Possibly this might be implemented as a layer around the Ask Question mechanism, merely formatting the critique fields as a normal question. However, I think it is important that the editing view be able to display the differentiated fields, and that it be possible to convert a non-critique question into a critique question (with differentiated fields) in some reasonable way.

  • I think this would be great, but when Seasoned Advice wanted something like this for recipe type questions it never happened. Instead they ended up using chat and now their blog for things that were outside the Q&A scope.
    – justkt
    Commented Apr 12, 2012 at 15:12
  • @justkt: OK, and how are they doing with off-topic recipe questions?
    – Standback
    Commented Apr 15, 2012 at 4:18
  • they're just flat-out not allowed. The closest thing that is allowed is asking about the culinary uses of unusual ingredients.
    – justkt
    Commented Apr 15, 2012 at 17:31

2 Answers 2


Even though he's being a little harsh here, I agree with John's answer. Users who want to post a vague "make it better" "critique" will do so. We will close them for editing, and they will complain. A form like this will only be used by people who already post good questions. It would also involve changing the very nature of Stack Exchange for a rare, marginal case.

The Stack Exchange folks would also probably respond to the idea along these lines: Asking good questions is supposed to be very hard.

I hate to be discouraging about this, since I think it's great that ideas like this are bring proposed here in Meta. Please keep these coming!

  • I don't understand why you assume the form won't be used by new/poor users? If it's visible, it'll be used - that's just good interface.
    – Standback
    Commented Apr 14, 2012 at 21:40
  • It the interface were designed to be easier to use than the regular form - specifically in the case of one of these questions, I'd be behind the idea. Guiding people towards great questions is a great goal. As it stands right now, I was envisioning that users would have to either specify that they were writing a critique question (when many new users might not even know what that was) or the regular form would look for language specific to critiques, at which point they'd be sent to the form. Or am I missing something obvious? Commented Apr 15, 2012 at 0:42
  • Well, we could have a "Request Critique" button right up with the "Ask Question" - for Writers.SE, that might not be inappropriate. Alternatively, perhaps (and this would be a good idea regardless) an obvious "asking for feedback on your work?" link on the "Ask Question" page.
    – Standback
    Commented Apr 15, 2012 at 4:17
  • Put that way, that's not a bad idea. The only problem would be selling it to the SE folks. Are there question types on other sites that could also benefit from something like this? How to avoid the subjective not-really-a-question attitude we'll doubtless see? (Which is sometimes really "questions and answers, end of story. Now that's elegant" in disguise.) Commented Apr 15, 2012 at 4:39
  • I don't understand your comment - neither the description of the attitude, nor the quote. could you clarify?
    – Standback
    Commented Apr 15, 2012 at 7:13
  • @standback - I think that this would encounter resistance because people will look at critique questions as an edge case, and one that's centered on subjective questions that can be looked at as not really answerable questions. Also, disrupting a simple, elegant question-and-answer setup with what is essentially an entirely new way of entering questions screams of "kludgey". (I have no problem with that last, but I think this idea would encounter that. But I've been wrong before.) Ping me on chat? Commented Apr 15, 2012 at 13:38
  • Precisely the same can (and perhaps should) be said about critique questions as a whole. Either we take them - in which case they should receive adequate support and an appropriate interface - or we don't. You can't say "they don't fit well, but we're going to take them anyway, but we're not going to adjust to that decision in any way."
    – Standback
    Commented Apr 15, 2012 at 13:51
  • Further clarification: I think critique questions make sense for this site and I'm not looking to get rid of them. I'm saying what I think the SE folks are going to say. Commented Apr 15, 2012 at 13:55

Your idea is flawed.

which in turn makes them clearer and easier to follow.

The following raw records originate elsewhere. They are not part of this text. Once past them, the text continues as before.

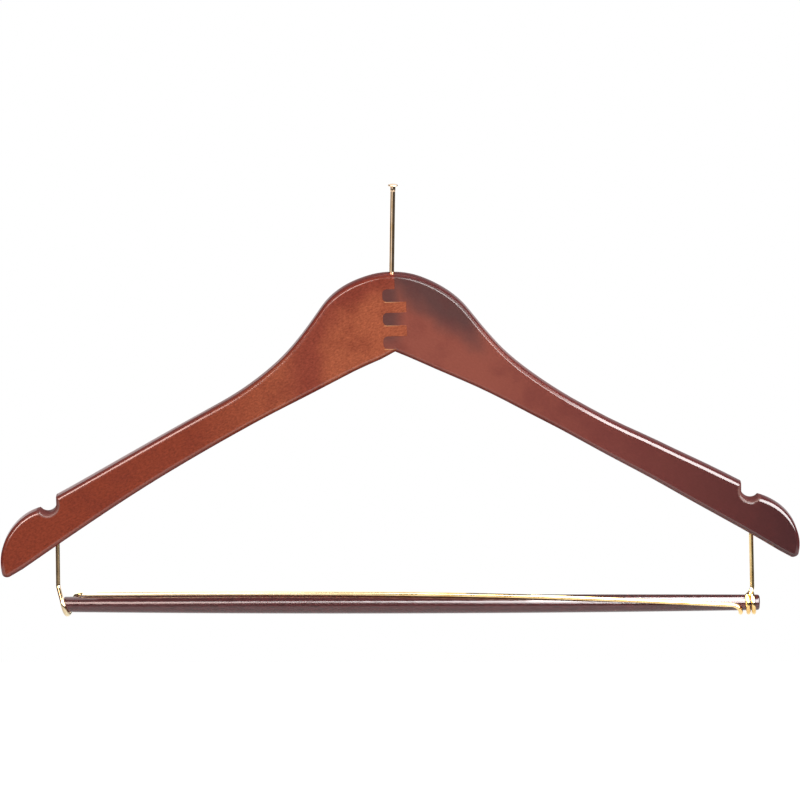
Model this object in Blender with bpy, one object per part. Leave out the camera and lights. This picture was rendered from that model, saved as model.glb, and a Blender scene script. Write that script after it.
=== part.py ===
"""A wooden suit hanger: two varnished arms finger-jointed at the neck, a captive brass pin in place of a
hook, a turned trouser bar slung on two brass wires, and a springy locking wire wound along the bar.

Frame: metres, +Z up, +X to the right as the hanger is looked at, +Y towards its back. The origin is the
underside of the pin's head, where the rail's ring carries the hanger. The pin hangs plumb and the bar is
level, while the wooden body hangs a little down on its left, as it does on the real one.
"""

import math

import bmesh
import bpy
import numpy as np
from mathutils import Matrix, Vector

MM = 0.001

# Fits shared by all pieces
SEAT_GAP = 0.3 * MM
CUT_OVERRUN = 20 * MM
WELD = 0.001 * MM
LEAST_TURN = math.radians(0.5)
SMOOTH_ANGLE = math.radians(35)

# Wooden body, in its own frame: the crest of the neck is the zero of both directions
BODY_WIDTH = 431.8 * MM
BODY_THICKNESS = 12.7 * MM
BODY_TILT = math.radians(1.36)
EDGE_ROUNDING = 2.2 * MM
EDGE_SEGMENTS = 3
CREST_RADIUS = 48.4 * MM
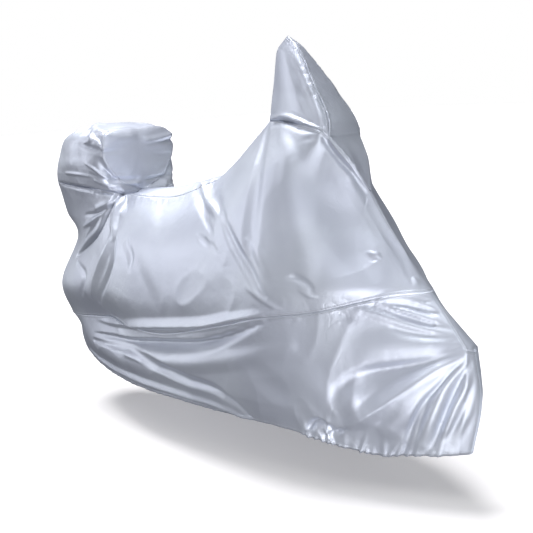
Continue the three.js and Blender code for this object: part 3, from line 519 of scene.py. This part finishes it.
def buildBoxWrap(side, topRow):
    wrapStations = bodyStations[bodyStations <= landmark["boxNeck"]]
    beyond = np.linspace(landmark["boxNeck"], landmark["boxSeam"], fineness["boxCorner"] + 1)[1:]
    foot = topRow[:len(wrapStations)]
    toNeck = np.linspace(foot[-1], form["boxNeck"], len(beyond) + 1)[1:]
    columns = np.concatenate([wrapStations, beyond])
    lines = [np.vstack([foot, toNeck])] + [lineCurve(rows, columns) for rows in boxLines.values()]
    boxHeights = spread(fineness["box"])
    grid = acrossLines(np.array(lines), boxHeights)
    grid[..., 2] = np.maximum(grid[..., 2], 0)
    seams = borders(grid, columns)
    seed = 30 if side < 0 else 80
    lift = gather(seams, "bottom", spans["boxFoot"], seed=seed, **gathers["boxFoot"])
    lift += gather(seams, "front", spans["whole"], seed=seed + 1, **gathers["boxSeam"])
    cloth.addGrid("box_wrap", mirrored(grid, side), lift, clothPlaces(seams, ["bottom", "front"]),
                  side > 0)
    return {"seam": grid[:, -1], "neckEdge": lines[0][len(wrapStations) - 1:]}


def buildFinSide(side, topRow):
    first = int(np.argmin(abs(bodyStations - landmark["finRear"])))
    last = int(np.argmin(abs(bodyStations - landmark["finFront"])))
    foot = topRow[first:last + 1]
    peak = len(finRear) - 1
    v = np.linspace(0, 1, fineness["fin"] + 1)[:, None, None]
    u = np.linspace(0, 1, len(foot))[None, :, None]
    rear = lineCurve(finRear, v.ravel() * peak)[:, None]
    front = lineCurve(finFront, v.ravel() * peak)[:, None]
    edges = rear * (1 - u) + front * u
    grid = foot[None] * (1 - v) + edges[-1:] * v + edges - (edges[:1] * (1 - v) + edges[-1:] * v)
    grid[..., 2:] += form["finBelly"] * np.sin(math.pi * u) * np.sin(math.pi * v)
    seams = borders(grid)
    seed = 40 if side < 0 else 90
    lift = gather(seams, "front", spans["whole"], seed=seed, **gathers["finSeam"])
    lift += gather(seams, "bottom", spans["whole"], seed=seed + 1, **gathers["finFoot"])
    places = clothPlaces(seams, ["bottom", "front", "rear"])
    cloth.addGrid("fin_side_" + sideName[side], mirrored(grid, side), lift, places, side > 0)
    return grid


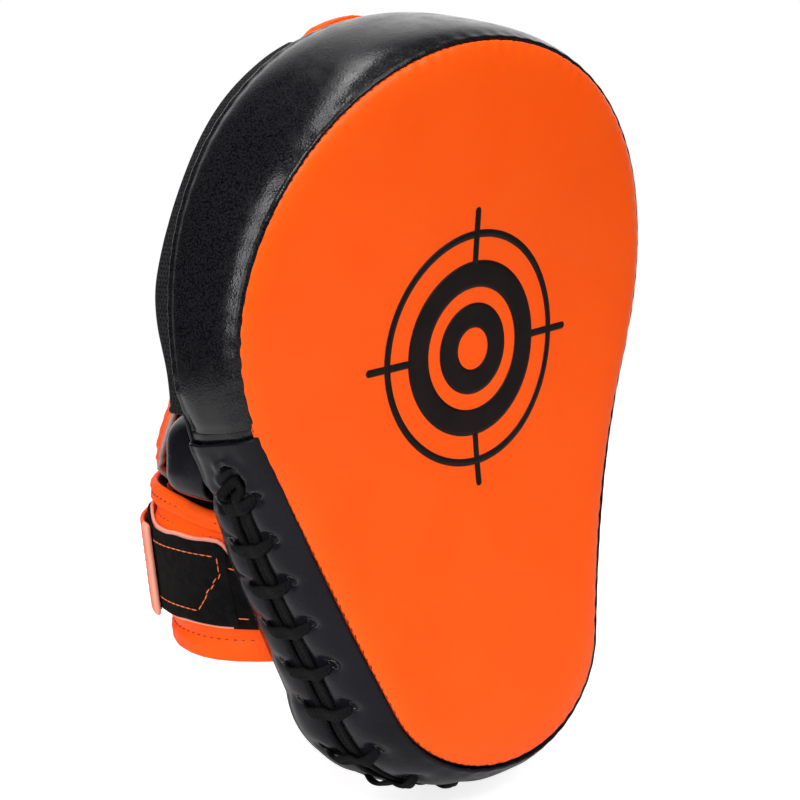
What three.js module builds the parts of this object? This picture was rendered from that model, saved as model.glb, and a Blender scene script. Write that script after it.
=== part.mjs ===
// Curved focus mitt: a striking pad with a laced gusset, a finger hood, a hand cover and a wrist cuff.
// Millimetres. The origin is the middle of the wearer's palm. +Z points to the fingertips, -Y is the
// way the striking face looks, and +X is on the right when the face is seen from the front.
import * as THREE from "three";
import { mergeVertices } from "three/addons/utils/BufferGeometryUtils.js";

// ---------------------------------------------------------------- driving dimensions
const face = {
  y: -75, // deepest point of the hollow face, in front of the palm
  top: { width: 94.9, height: 86, middle: 50 }, // half width and half height of the upper ellipse
  bottom: { width: 52, height: 40, middle: -70 }, // the same for the lower ellipse
  dish: 338, // radius of the hollow along the height
  flare: 2.54e-8, // how much the ends of the hollow straighten out, per mm cubed
  crown: 5.65e-4, // sideways crown, per mm
};
const waist = { from: -0.401, to: -0.271, upperPull: 0.47, lowerPull: 0.36 }; // joins the two ellipses
const back = { upper: -36, lower: -25, lowerFrom: -45 }; // where the pad's back lies
const seam = { jointTop: 25.7, jointBottom: 21.7 }; // heights of the band that joins the gussets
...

What should be easier and clearer than ignoring the critique form and write a "normal" question (which really should be a critique question)?

This also provides room to give simple tips ...

... which will be ignored by the vast majority of people ...

... just like the Ask Question page already does ...

... just as it is ignored on the "Ask Question" page.

You dream up a solution which would help people who care. But people who care do not need a solution. They just follow our guideline.

  • Disagree. The naive use first encountering a site would have two buttons. "Ask Question" and "Critique Request." A naive user wanting a critique would certainly pick the latter, and would find those tips infinitely more useful than the generic ones on "Ask Question." Somebody using "Ask Question" instead, to get around the crit guidelines, knows that he's trying something silly and won't be surprised when his question is closed. It's the naive and cooperative user I'm worried about.
    – Standback
    Commented Apr 14, 2012 at 21:37
  • Re: "People who care follow our guideline" - only if they (a) find it, and (b) understand what we mean by it. This suggestion makes it far easier to do both.
    – Standback
    Commented Apr 14, 2012 at 21:38
  • You are so nicely naive, @Standback :). If they have a button "critique request" they will think "WTF" and click "Ask question", because they have a question. They have no clue, what a "critique request" is (no matter how you formulate it) and they will not read any instructions, because they have just a little question, nothing fancy, they want to ask. You have the perspective of an experienced SE user, they do not. Commented Apr 16, 2012 at 8:37
  • The problems we've seen aren't from people who feel like they have a question; they're from people who want whatever people will give 'em - a critique.